Ask HN: Alternative careers where software development skills are useful - codingennui

I&#x27;m tired of software development for the sake of software development. The software I write has very questionable value, I feel like my work is largely disposable and I personally don&#x27;t mesh well with hacker culture.<p>If anyone has successfully transitioned away from software development to a different career I&#x27;d appreciate hearing your story. I gather there are opportunities in the sciences for individuals with programming ability.
======
kellros
Let me start this off by saying that I sympathise with you. But, you should
start thinking outside the box. Software development is a craft - and as such,
it plays a part in achieving outcomes. I don't consider the ability to program
a super power - anyone with a technical background is able to learn
programming given time and the proper resources.

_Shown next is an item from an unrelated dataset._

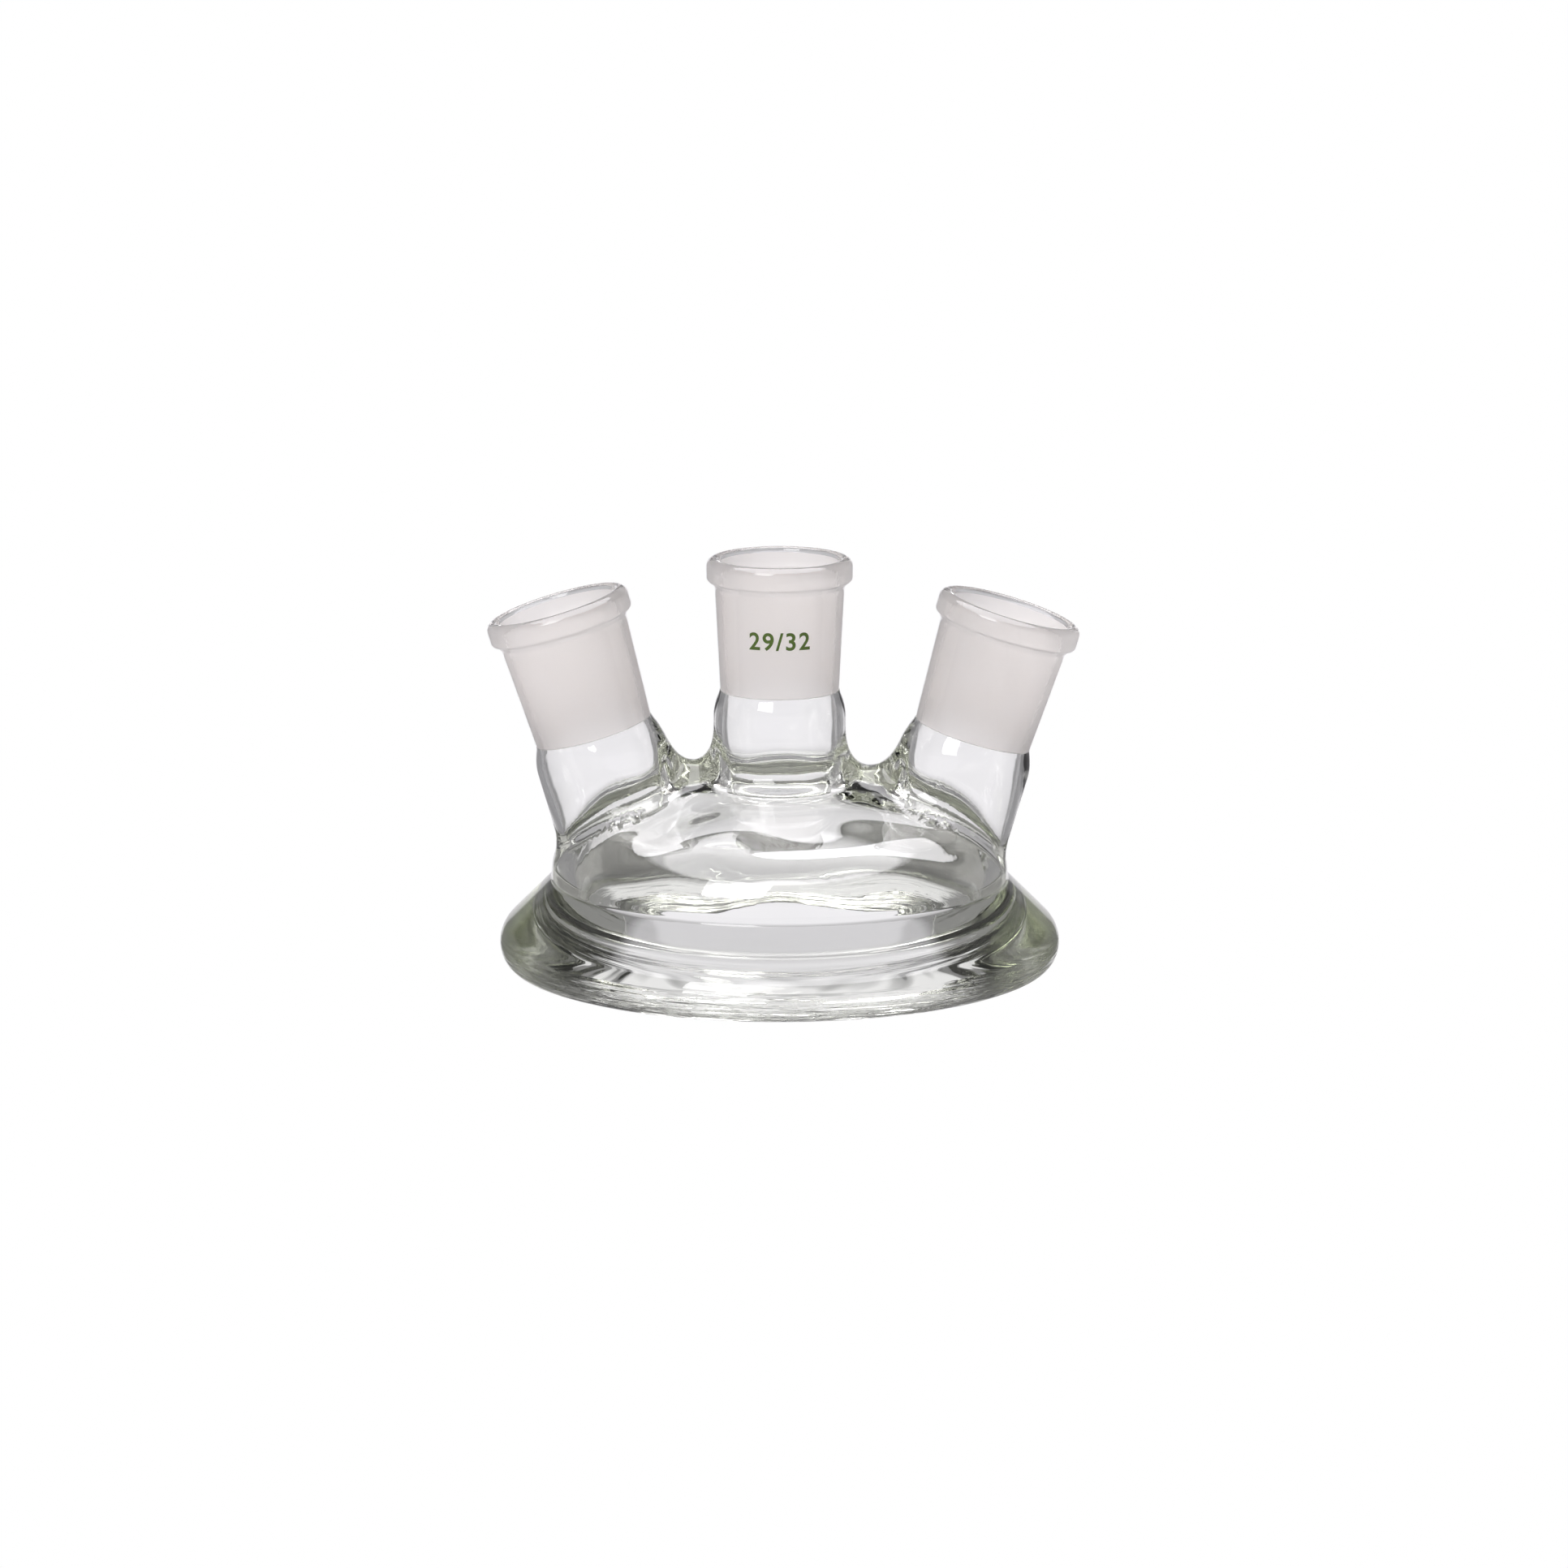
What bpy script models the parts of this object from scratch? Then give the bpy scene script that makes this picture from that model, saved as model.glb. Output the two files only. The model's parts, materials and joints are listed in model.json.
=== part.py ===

Start thinking more about what you are trying to achieve (the goal) and why
you are approaching it in this particular way (the purpose). "Meaningless
work" is often the result of decisions made on a whim - take the
responsibility to investigate the goal and alternative methods to achieve the
same result.

In order to find your work more meaningful, you should become more focused on
the business aspects. Sometimes the best approach to solve a problem is
meaningless work - but at least then that would be a comfort.

If you want to try something outside of your day job and you consider yourself
good at web-related things, there's little stopping you from setting up an
e-commerce store and selling things. Shopify is an e-commerce solution on a
platter, but there are many alternatives. I've recently setup a Wordpress +
WooCommerce website + bought a theme (Kallyas) for my wife -
[http://www.swartsbooks.com](http://www.swartsbooks.com) \- still busy working
out the kinks. Even though I could have built the store myself, I opted for
the practical solution. My current side project focuses on addressing
communication issues (e.g. complaints, notices, notifications, sharing of
documents) in micro communities such as complexes, estates, shopping
centres/malls and corporate parks.

You could also write e-books about your craft, similar to what Authority
([http://nathanbarry.com/authority/](http://nathanbarry.com/authority/))
suggests and sell them on gumroad.

If you like doing business, you might consider doing consultation + web
development. I occasionally did this the past 2 years and made about $6K at
$36/h for development and $30/h for consultation. The consultation part
revolves around advising the best approach to take regarding the technical
side and the impact on business concerning the technical side. You could also
do some research on behalf of your client if you consider yourself more
knowledgeable.

The moral of the story is that you do not necessarily have to find your day
job meaningful (and most people don't), as long as you can do other meaningful
things.